## Given instruction
Write the records out again, precisely as they stand.

- - -

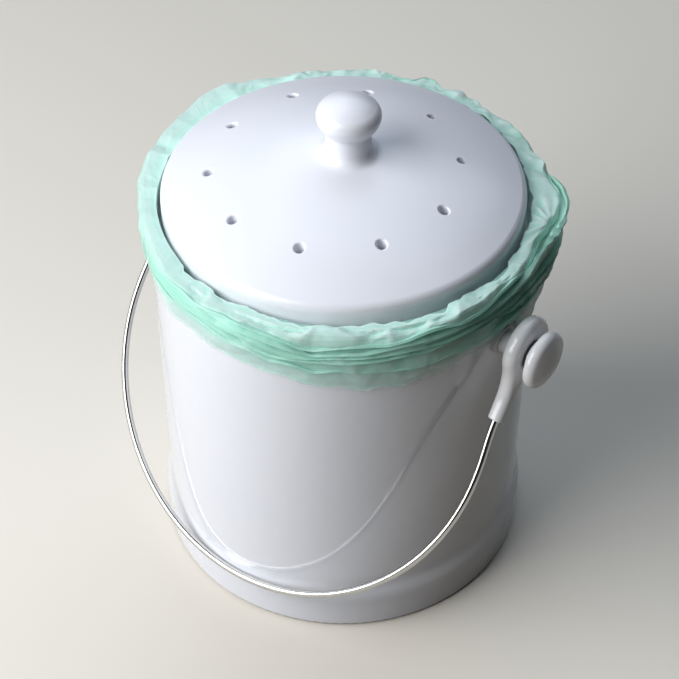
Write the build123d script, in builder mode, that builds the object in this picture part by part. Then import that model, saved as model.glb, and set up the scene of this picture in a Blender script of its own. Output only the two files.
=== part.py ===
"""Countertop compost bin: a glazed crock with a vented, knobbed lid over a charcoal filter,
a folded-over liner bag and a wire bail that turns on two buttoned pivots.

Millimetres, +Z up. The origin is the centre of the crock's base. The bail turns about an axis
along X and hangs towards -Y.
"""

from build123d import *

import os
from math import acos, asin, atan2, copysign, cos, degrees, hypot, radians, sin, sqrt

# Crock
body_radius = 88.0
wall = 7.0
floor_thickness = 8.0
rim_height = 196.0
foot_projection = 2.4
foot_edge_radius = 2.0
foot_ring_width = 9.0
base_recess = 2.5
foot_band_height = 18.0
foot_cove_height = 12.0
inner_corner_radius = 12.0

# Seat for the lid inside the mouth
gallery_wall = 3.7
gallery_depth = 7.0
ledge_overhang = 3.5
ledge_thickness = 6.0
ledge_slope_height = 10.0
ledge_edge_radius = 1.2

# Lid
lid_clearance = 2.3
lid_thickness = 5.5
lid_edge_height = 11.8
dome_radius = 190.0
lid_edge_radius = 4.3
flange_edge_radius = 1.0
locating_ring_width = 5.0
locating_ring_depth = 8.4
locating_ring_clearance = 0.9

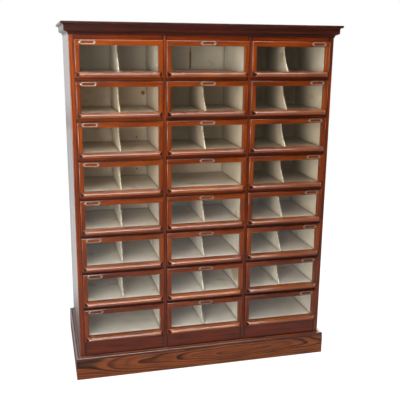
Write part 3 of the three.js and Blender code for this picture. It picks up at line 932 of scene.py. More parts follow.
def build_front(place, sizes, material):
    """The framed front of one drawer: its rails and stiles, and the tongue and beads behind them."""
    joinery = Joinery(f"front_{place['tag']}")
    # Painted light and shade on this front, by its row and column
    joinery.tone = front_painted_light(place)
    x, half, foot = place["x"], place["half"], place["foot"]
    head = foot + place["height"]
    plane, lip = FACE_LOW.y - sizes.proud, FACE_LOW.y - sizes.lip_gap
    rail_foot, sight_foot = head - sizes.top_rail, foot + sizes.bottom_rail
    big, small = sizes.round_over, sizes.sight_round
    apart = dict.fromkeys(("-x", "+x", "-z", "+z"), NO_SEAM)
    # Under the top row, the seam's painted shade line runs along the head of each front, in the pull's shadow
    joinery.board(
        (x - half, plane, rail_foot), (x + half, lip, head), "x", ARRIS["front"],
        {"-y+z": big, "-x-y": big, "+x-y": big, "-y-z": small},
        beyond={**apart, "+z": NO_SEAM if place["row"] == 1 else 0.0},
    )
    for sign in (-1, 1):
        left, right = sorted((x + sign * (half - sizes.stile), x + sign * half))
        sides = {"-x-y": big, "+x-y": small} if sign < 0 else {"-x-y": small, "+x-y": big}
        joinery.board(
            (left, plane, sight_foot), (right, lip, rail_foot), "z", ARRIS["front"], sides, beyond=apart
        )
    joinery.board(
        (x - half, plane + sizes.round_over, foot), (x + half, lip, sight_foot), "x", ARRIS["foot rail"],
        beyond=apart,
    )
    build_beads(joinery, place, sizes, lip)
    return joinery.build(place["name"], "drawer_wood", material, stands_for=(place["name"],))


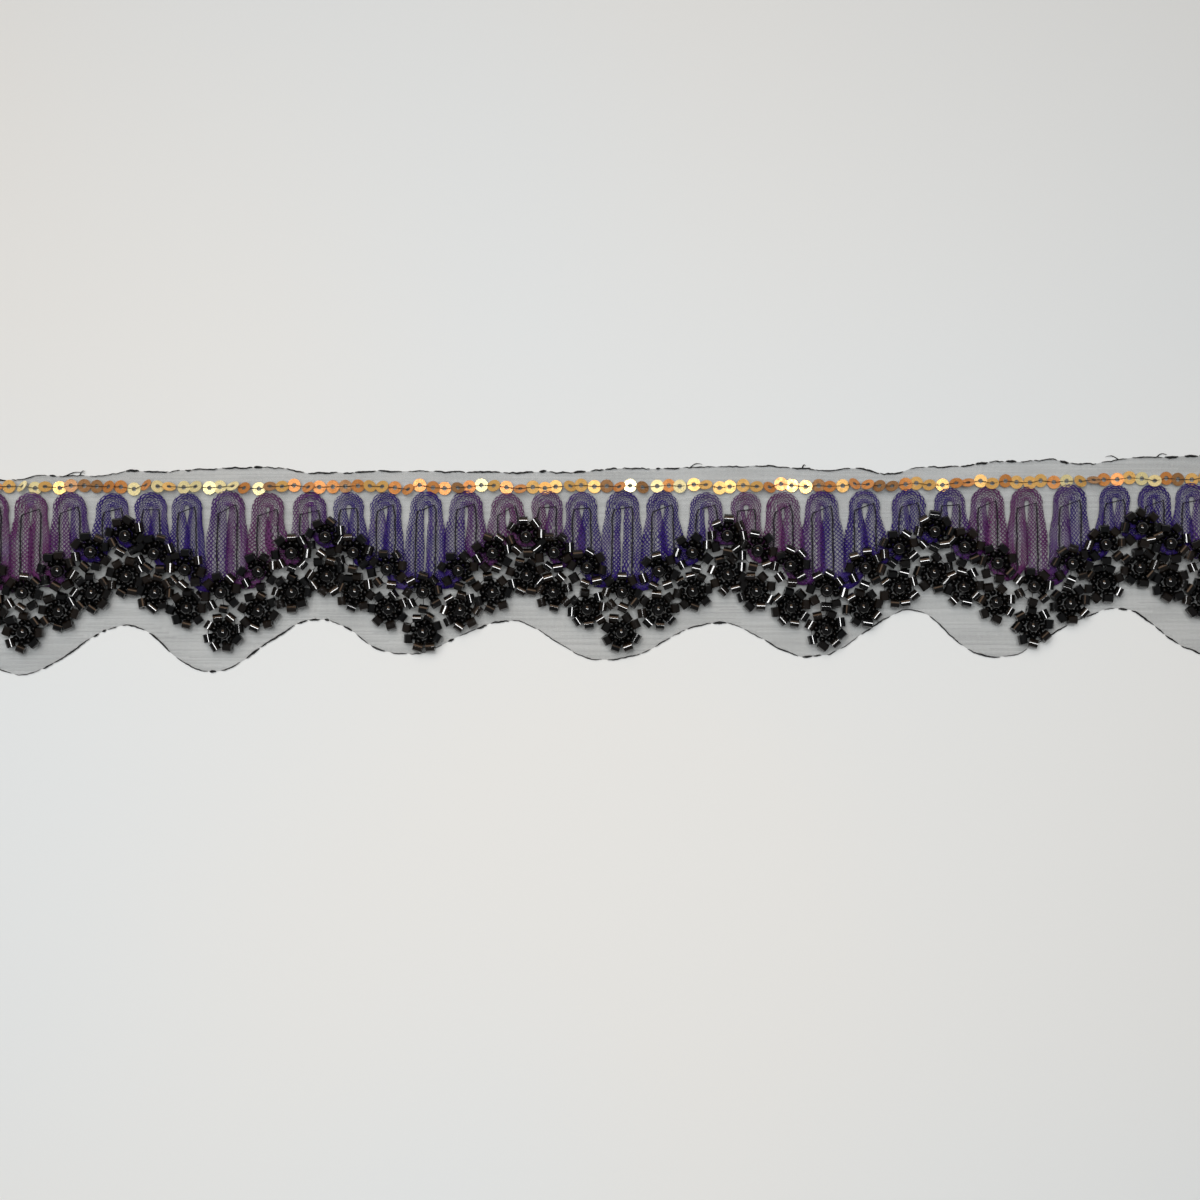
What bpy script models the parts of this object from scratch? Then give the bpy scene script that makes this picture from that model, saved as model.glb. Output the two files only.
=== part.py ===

- - -

## Reply
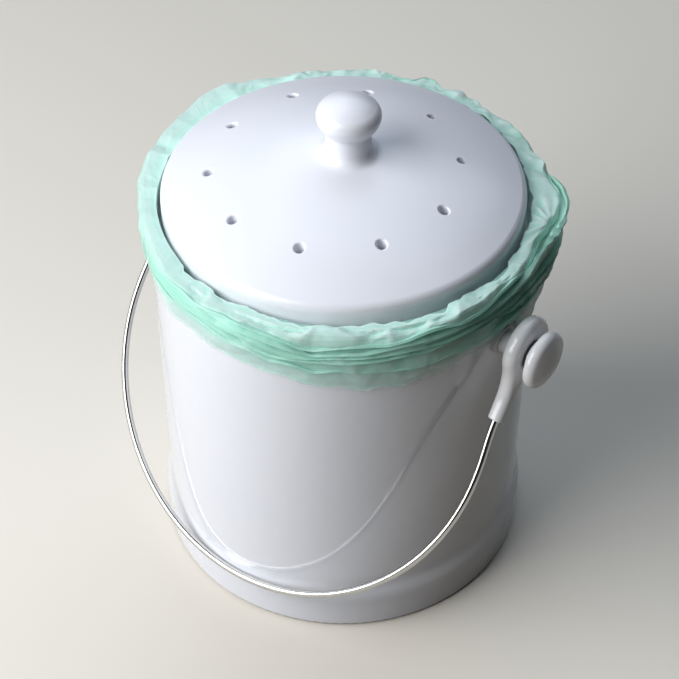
Write the build123d script, in builder mode, that builds the object in this picture part by part. Then import that model, saved as model.glb, and set up the scene of this picture in a Blender script of its own. Output only the two files.
=== part.py ===
"""Countertop compost bin: a glazed crock with a vented, knobbed lid over a charcoal filter,
a folded-over liner bag and a wire bail that turns on two buttoned pivots.

Millimetres, +Z up. The origin is the centre of the crock's base. The bail turns about an axis
along X and hangs towards -Y.
"""

from build123d import *

import os
from math import acos, asin, atan2, copysign, cos, degrees, hypot, radians, sin, sqrt

# Crock
body_radius = 88.0
wall = 7.0
floor_thickness = 8.0
rim_height = 196.0
foot_projection = 2.4
foot_edge_radius = 2.0
foot_ring_width = 9.0
base_recess = 2.5
foot_band_height = 18.0
foot_cove_height = 12.0
inner_corner_radius = 12.0

# Seat for the lid inside the mouth
gallery_wall = 3.7
gallery_depth = 7.0
ledge_overhang = 3.5
ledge_thickness = 6.0
ledge_slope_height = 10.0
ledge_edge_radius = 1.2

# Lid
lid_clearance = 2.3
lid_thickness = 5.5
lid_edge_height = 11.8
dome_radius = 190.0
lid_edge_radius = 4.3
flange_edge_radius = 1.0
locating_ring_width = 5.0
locating_ring_depth = 8.4
locating_ring_clearance = 0.9

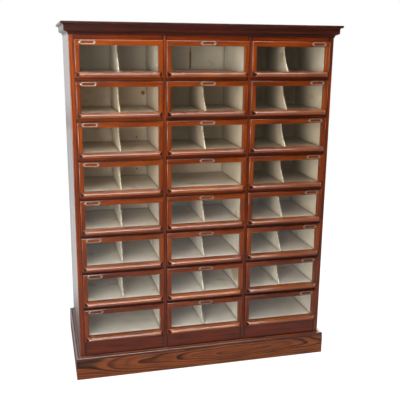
Write part 3 of the three.js and Blender code for this picture. It picks up at line 932 of scene.py. More parts follow.
def build_front(place, sizes, material):
    """The framed front of one drawer: its rails and stiles, and the tongue and beads behind them."""
    joinery = Joinery(f"front_{place['tag']}")
    # Painted light and shade on this front, by its row and column
    joinery.tone = front_painted_light(place)
    x, half, foot = place["x"], place["half"], place["foot"]
    head = foot + place["height"]
    plane, lip = FACE_LOW.y - sizes.proud, FACE_LOW.y - sizes.lip_gap
    rail_foot, sight_foot = head - sizes.top_rail, foot + sizes.bottom_rail
    big, small = sizes.round_over, sizes.sight_round
    apart = dict.fromkeys(("-x", "+x", "-z", "+z"), NO_SEAM)
    # Under the top row, the seam's painted shade line runs along the head of each front, in the pull's shadow
    joinery.board(
        (x - half, plane, rail_foot), (x + half, lip, head), "x", ARRIS["front"],
        {"-y+z": big, "-x-y": big, "+x-y": big, "-y-z": small},
        beyond={**apart, "+z": NO_SEAM if place["row"] == 1 else 0.0},
    )
    for sign in (-1, 1):
        left, right = sorted((x + sign * (half - sizes.stile), x + sign * half))
        sides = {"-x-y": big, "+x-y": small} if sign < 0 else {"-x-y": small, "+x-y": big}
        joinery.board(
            (left, plane, sight_foot), (right, lip, rail_foot), "z", ARRIS["front"], sides, beyond=apart
        )
    joinery.board(
        (x - half, plane + sizes.round_over, foot), (x + half, lip, sight_foot), "x", ARRIS["foot rail"],
        beyond=apart,
    )
    build_beads(joinery, place, sizes, lip)
    return joinery.build(place["name"], "drawer_wood", material, stands_for=(place["name"],))


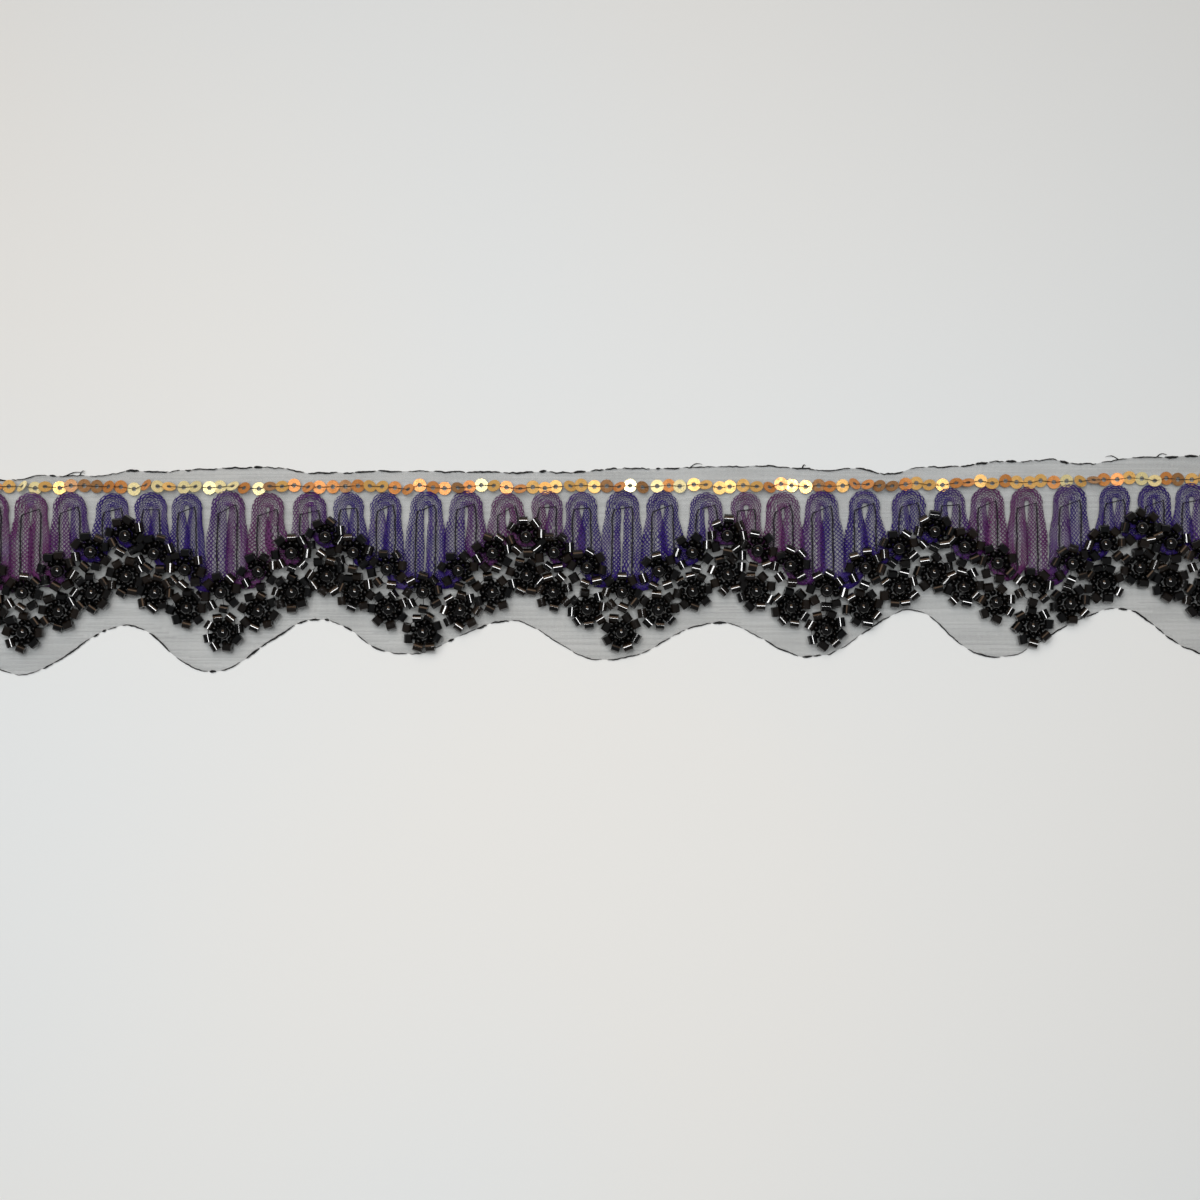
What bpy script models the parts of this object from scratch? Then give the bpy scene script that makes this picture from that model, saved as model.glb. Output the two files only.
=== part.py ===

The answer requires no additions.